Since then, RCMP have patrolled the logging road.

“We weren’t going to remain there full-time because there wasn’t a need for it,” Sgt. Manseau said. “With this most recent incident, it’s possible that we may have to step up our patrols again.”

Theresa Tait Day, a Wet’suwet’en member who generally supports industrial development, said “I hope they find out who did it because certainly that is a horrible stain in terms of how to deal with industry.”

The pipeline’s export facility lies in Haisla territory in Kitimat. Mr. Ross said he wanted to “make it clear that the First Nations who all signed on the LNG agreement are not the ones behind this.”

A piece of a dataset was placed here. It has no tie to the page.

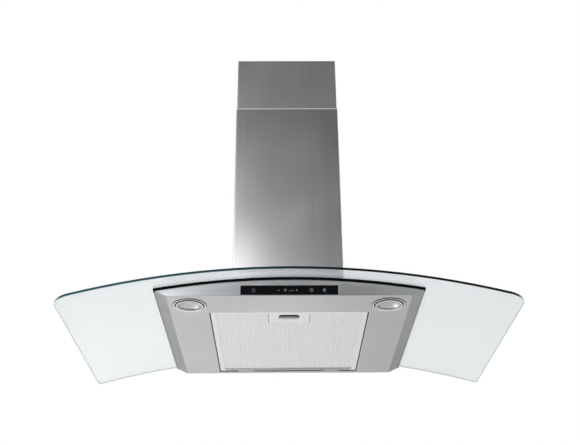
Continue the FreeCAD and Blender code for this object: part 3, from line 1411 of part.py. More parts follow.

Mr. Ross noted that 92 per cent of his community voted in favour of the project: “A lot of the people working on the pipeline are First Nations themselves. They are only trying to build a better future for themselves than what their ancestors had.”

Premier John Horgan called the attack “reprehensible,” and “disturbing to all British Columbians.”

Mr. Horgan said his thoughts are with “the workers who were traumatized by this attack and with the RCMP officer who was injured.”

Natural Resources Minister Jonathan Wilkinson denounced the “violent attack.”

“We respect everyone’s right to peacefully protest in Canada; that does not include violence and intimidation,” he said.